Not only does this remove all visible green markers from the building; it also makes the building competitive with a normal speculative office development. Its £17.5 million price tag makes it comparable, says Stride Treglown's Martin Pease, to a standard speculative office building with fan-coil cooling, but the running cost will be between half and one third. Achieving this was partly the result of not demanding extraordinarily high standards of concrete finish. Pease, who believes that 'we will see the loss of suspended ceilings as more prevalent from now on,' argues that we should not try to deny the nature of concrete. 'We should see blowholes or joint lines as like the holes in a ceiling grid.'

Some might see this as an example of the architect 'letting go', but for Pease this is what the building is about. 'The whole principle is about letting things go,' he said. 'You let the airflow go. At night time we have a very simple automated window-opening system.' The other essential of Stride Treglown's strategy is to zone the building so that heat-producing equipment, such as photocopiers and fax machines, is restricted to specific areas which have local cooling.

Although the building is for a government occupier, the detr is leasing it from a developer, Castlemore Securities, which therefore needed it to be lettable on the open market.
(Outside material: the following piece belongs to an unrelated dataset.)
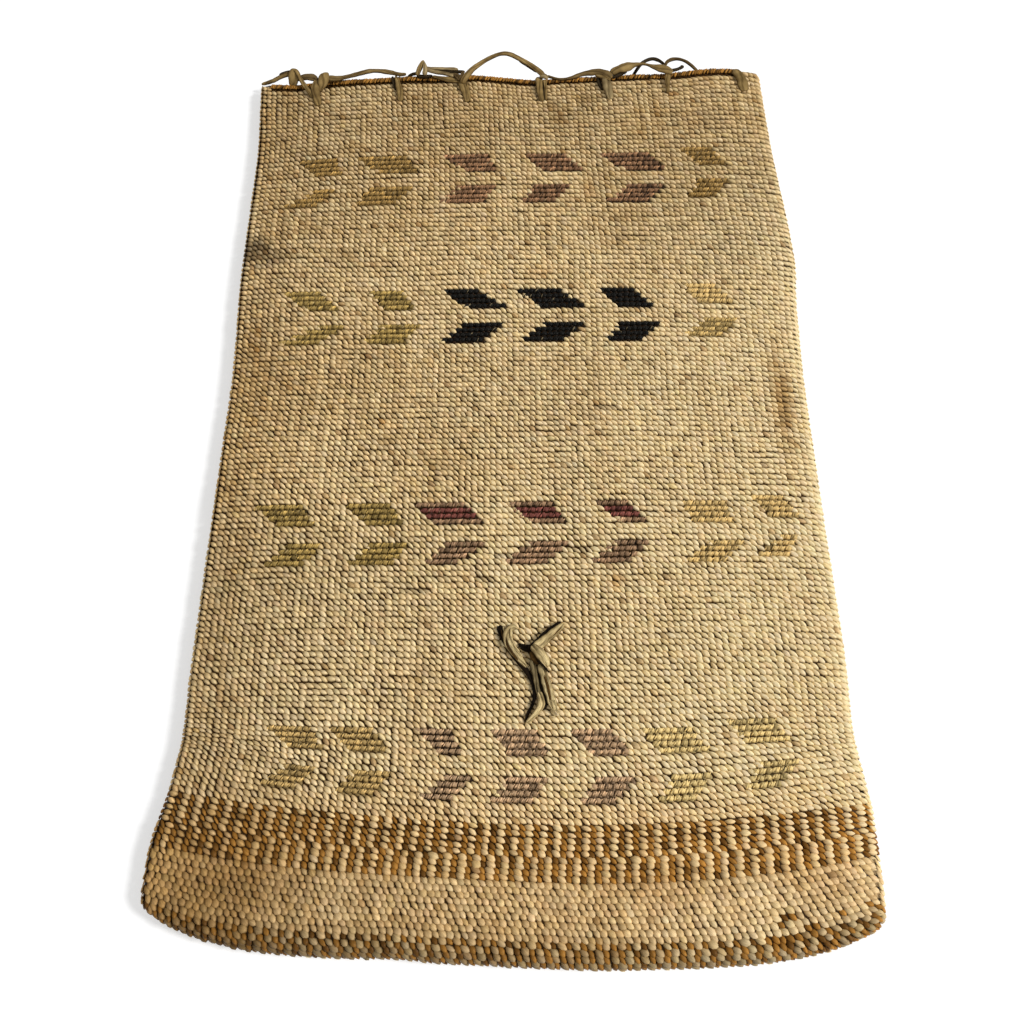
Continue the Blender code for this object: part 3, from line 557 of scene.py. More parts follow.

While many of the ideas adopted were pioneered in Bennetts Associates' PowerGen building, the importance here is not innovation but its incorporation in a building which in many ways could be a standard speculative office. However, its lessons are not universally applicable. The office has been deliberately sited in the very centre of the Temple Quay site, to minimise sound pollution from the noisy peripheries. Opening windows, popular with tenants and at the heart of any low-energy strategy, will not become the norm until the universal problems, traffic noise and pollution, are tackled.

The structural engineer for the project is Clarke Bond Partnership; WSP is m&e engineer,. Gleeds is qs and the contractor is Wates Construction. The building is due for occupation in March 2001.